Goal » In exact form, please repeat the records from their opening line down to the line with "import numpy as np", including that line.

Records with modeling code
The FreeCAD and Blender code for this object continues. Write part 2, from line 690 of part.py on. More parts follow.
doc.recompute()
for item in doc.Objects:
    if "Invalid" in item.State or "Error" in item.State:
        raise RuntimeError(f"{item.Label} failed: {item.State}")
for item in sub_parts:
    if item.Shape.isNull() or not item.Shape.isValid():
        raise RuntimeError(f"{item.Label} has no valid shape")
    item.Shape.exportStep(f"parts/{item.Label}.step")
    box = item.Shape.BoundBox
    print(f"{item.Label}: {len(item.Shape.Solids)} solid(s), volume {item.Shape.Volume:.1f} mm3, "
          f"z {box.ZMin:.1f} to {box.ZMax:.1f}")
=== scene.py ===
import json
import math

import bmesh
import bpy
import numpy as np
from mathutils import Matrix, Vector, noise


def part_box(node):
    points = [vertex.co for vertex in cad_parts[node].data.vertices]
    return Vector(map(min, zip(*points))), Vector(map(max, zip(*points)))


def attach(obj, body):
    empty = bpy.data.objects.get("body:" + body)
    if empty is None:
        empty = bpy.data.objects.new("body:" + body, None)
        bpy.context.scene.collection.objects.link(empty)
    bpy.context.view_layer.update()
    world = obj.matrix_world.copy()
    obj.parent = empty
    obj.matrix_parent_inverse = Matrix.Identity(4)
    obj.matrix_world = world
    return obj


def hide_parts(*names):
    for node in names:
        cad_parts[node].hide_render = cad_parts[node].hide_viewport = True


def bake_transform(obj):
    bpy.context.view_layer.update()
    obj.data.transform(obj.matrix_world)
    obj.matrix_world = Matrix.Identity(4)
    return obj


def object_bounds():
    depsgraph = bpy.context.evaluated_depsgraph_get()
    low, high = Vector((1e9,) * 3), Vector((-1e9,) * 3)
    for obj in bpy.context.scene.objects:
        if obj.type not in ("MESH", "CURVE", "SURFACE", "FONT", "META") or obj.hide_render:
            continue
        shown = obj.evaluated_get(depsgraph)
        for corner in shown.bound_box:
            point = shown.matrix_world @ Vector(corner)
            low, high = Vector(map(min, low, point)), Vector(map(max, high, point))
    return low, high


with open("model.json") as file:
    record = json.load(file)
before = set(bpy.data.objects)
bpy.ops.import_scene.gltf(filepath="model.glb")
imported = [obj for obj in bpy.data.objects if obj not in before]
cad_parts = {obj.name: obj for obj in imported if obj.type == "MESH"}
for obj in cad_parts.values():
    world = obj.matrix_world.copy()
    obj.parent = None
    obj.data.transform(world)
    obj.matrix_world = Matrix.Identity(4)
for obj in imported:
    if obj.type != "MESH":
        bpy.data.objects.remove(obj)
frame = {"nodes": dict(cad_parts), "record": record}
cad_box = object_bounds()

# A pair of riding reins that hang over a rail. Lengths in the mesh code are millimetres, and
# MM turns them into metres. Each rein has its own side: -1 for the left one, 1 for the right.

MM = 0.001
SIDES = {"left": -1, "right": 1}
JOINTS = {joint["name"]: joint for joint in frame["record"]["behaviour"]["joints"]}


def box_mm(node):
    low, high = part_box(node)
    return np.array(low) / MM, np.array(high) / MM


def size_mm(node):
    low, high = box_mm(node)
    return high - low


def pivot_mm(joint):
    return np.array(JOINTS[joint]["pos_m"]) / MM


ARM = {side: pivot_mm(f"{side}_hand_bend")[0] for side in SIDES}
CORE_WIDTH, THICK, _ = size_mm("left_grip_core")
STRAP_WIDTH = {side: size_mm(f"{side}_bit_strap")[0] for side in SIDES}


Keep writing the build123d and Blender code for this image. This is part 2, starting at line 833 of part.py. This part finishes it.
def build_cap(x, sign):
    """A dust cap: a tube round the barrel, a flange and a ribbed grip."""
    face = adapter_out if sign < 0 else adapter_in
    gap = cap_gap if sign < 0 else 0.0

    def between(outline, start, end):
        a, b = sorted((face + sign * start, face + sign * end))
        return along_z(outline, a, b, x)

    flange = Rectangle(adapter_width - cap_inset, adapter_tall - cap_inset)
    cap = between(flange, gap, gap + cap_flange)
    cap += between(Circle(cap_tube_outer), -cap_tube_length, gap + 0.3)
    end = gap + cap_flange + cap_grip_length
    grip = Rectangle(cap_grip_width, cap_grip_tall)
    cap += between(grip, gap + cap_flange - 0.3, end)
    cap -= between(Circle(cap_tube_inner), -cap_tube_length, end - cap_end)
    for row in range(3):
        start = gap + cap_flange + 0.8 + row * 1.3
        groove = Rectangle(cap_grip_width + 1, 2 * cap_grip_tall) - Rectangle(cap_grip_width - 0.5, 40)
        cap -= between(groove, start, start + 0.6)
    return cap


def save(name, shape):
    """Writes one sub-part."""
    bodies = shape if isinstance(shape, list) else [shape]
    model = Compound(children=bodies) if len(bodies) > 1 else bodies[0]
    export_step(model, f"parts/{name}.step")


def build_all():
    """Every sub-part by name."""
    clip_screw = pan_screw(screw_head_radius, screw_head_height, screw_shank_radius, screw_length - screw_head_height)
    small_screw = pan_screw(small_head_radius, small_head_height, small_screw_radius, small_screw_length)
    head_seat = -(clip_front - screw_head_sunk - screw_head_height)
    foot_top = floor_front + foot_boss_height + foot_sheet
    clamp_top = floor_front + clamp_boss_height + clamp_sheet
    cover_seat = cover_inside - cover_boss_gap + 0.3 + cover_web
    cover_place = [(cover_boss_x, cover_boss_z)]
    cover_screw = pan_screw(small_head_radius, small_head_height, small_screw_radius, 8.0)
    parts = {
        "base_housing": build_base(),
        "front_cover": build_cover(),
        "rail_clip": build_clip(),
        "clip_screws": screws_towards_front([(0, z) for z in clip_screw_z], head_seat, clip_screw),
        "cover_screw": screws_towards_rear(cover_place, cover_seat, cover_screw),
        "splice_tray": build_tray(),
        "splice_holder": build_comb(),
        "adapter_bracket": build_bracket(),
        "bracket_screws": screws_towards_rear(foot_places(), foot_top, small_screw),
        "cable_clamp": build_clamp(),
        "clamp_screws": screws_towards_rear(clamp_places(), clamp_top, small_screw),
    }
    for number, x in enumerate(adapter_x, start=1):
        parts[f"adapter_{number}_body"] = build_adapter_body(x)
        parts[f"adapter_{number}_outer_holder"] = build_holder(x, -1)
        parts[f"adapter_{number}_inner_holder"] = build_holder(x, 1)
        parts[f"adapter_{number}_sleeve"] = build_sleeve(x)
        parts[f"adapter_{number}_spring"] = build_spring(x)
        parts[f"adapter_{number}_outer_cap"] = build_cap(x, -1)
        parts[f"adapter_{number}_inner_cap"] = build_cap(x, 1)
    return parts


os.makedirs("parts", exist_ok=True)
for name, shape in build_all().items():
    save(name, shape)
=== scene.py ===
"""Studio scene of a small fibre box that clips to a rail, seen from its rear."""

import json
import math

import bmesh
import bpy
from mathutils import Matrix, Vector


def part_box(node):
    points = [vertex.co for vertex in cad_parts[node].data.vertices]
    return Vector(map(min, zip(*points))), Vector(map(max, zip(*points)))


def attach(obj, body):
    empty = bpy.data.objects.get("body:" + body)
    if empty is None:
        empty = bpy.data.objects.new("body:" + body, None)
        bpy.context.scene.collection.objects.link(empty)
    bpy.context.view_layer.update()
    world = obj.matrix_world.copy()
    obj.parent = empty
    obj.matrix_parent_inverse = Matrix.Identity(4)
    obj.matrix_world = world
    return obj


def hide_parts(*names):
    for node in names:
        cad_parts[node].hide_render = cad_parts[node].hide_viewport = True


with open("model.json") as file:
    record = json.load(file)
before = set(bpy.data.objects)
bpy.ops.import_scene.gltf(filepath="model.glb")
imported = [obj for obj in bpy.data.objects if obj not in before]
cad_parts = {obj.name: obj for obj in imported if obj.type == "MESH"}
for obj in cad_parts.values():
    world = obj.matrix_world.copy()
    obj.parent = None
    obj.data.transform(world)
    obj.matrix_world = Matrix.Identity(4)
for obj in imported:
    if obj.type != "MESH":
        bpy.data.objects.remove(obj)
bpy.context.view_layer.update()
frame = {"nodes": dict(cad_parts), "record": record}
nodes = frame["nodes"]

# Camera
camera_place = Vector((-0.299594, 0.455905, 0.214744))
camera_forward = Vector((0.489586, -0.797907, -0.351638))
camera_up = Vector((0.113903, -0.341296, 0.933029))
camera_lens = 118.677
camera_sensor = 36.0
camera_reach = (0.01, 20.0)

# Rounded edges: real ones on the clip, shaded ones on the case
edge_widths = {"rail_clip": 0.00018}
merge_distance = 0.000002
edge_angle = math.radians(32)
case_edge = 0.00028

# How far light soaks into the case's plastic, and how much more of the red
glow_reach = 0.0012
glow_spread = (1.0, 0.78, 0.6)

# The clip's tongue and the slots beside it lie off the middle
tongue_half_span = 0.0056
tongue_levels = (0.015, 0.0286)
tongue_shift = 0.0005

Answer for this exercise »
The FreeCAD and Blender code for this object continues. Write part 2, from line 690 of part.py on. More parts follow.
doc.recompute()
for item in doc.Objects:
    if "Invalid" in item.State or "Error" in item.State:
        raise RuntimeError(f"{item.Label} failed: {item.State}")
for item in sub_parts:
    if item.Shape.isNull() or not item.Shape.isValid():
        raise RuntimeError(f"{item.Label} has no valid shape")
    item.Shape.exportStep(f"parts/{item.Label}.step")
    box = item.Shape.BoundBox
    print(f"{item.Label}: {len(item.Shape.Solids)} solid(s), volume {item.Shape.Volume:.1f} mm3, "
          f"z {box.ZMin:.1f} to {box.ZMax:.1f}")
=== scene.py ===
import json
import math

import bmesh
import bpy
import numpy as np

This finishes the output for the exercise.